Das hannoversche Ensemble bewies mit durchweg guten Leistungen hohe Qualität; die vielen Wechsel von den gesprochenen Texten zu den Musiknummern – nicht gerade eine Lieblingsbeschäftigung von Opernsängern – gelangen ausgezeichnet. In der Titelrolle stellte Sung-Keun Park, seit vielen Jahren im ernsten, lyrischen Tenorfach zu Hause, seine stimmliche Vielseitigkeit unter Beweis, indem er die hohe Tessitura der Partie blendend beherrschte und dazu einen urkomischen König Karotte gab. Prinz Fridolin war mit großer Beweglichkeit in Körper und Stimme Eric Laporte, der seinen ausgeglichenen, tragfähigen Tenor wirkungsvoll einzusetzen wusste. Einmal mehr überzeugte als Robin Mareike Morr mit lebhaftem Spiel und klugem Einsatz ihres charaktervollen Mezzosoprans.

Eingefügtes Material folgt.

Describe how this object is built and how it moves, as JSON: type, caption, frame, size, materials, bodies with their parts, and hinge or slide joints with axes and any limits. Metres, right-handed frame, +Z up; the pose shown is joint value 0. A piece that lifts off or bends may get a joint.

Als zunächst unglückliche, später treue Begleiterin des Prinzen mit dem schönen Namen Rosée-du-Soir trat Athanasia Zöhrer auf, die einen in allen Lagen abgerundeten, intonationsreinen Sopran hören ließ. Eine total flippige Prinzessin Kunigunde gab Stella Motina mit heller, zu ihrer Gestaltung passender manchmal fast schriller Stimme. Der Hexe Kalebasse und dem Zauberer Quiribibi gab der Schauspieler Daniel Drewes jeweils herrlich albernes Profil. Mit ausgesprochen flexibler Führung seines charakteristischen Basses und witziger Darstellung war Frank Schneiders der Polizeichef Pipertrunck, der im Laufe des Stücks mehrmals die Seiten wechselte, ein wahrer Wendehals. Zum Gefolge des Prinzen und zwischenzeitlich zu König Karotte gehörten in aberwitzigen Kostümierungen der Schwarzmagier Truck (Byung Kweon Jun), Baron Koffre (Uwe Gottswinter), der eher als Piraten-Kapitän ausgestattete Marschall Trac (Pawel Brozek) und Finanzminister Graf Schopp (Daniel Eggert). In mehreren kleineren Rollen machte
Carmen Fuggiss gute Figur; zahlreiche tüchtige Chorsolisten ergänzten. Schließlich gefiel in besonderem Maße der wieder klangprächtige Chor (Lorenzo Da Rio).
Das rundum begeisterte Premierenpublikum im nahezu ausverkauften Haus bedankte sich bei allen Beteiligten mit starkem, lang anhaltendem und mit Bravo-Rufen gemischtem Beifall für den höchst unterhaltsamen Abend.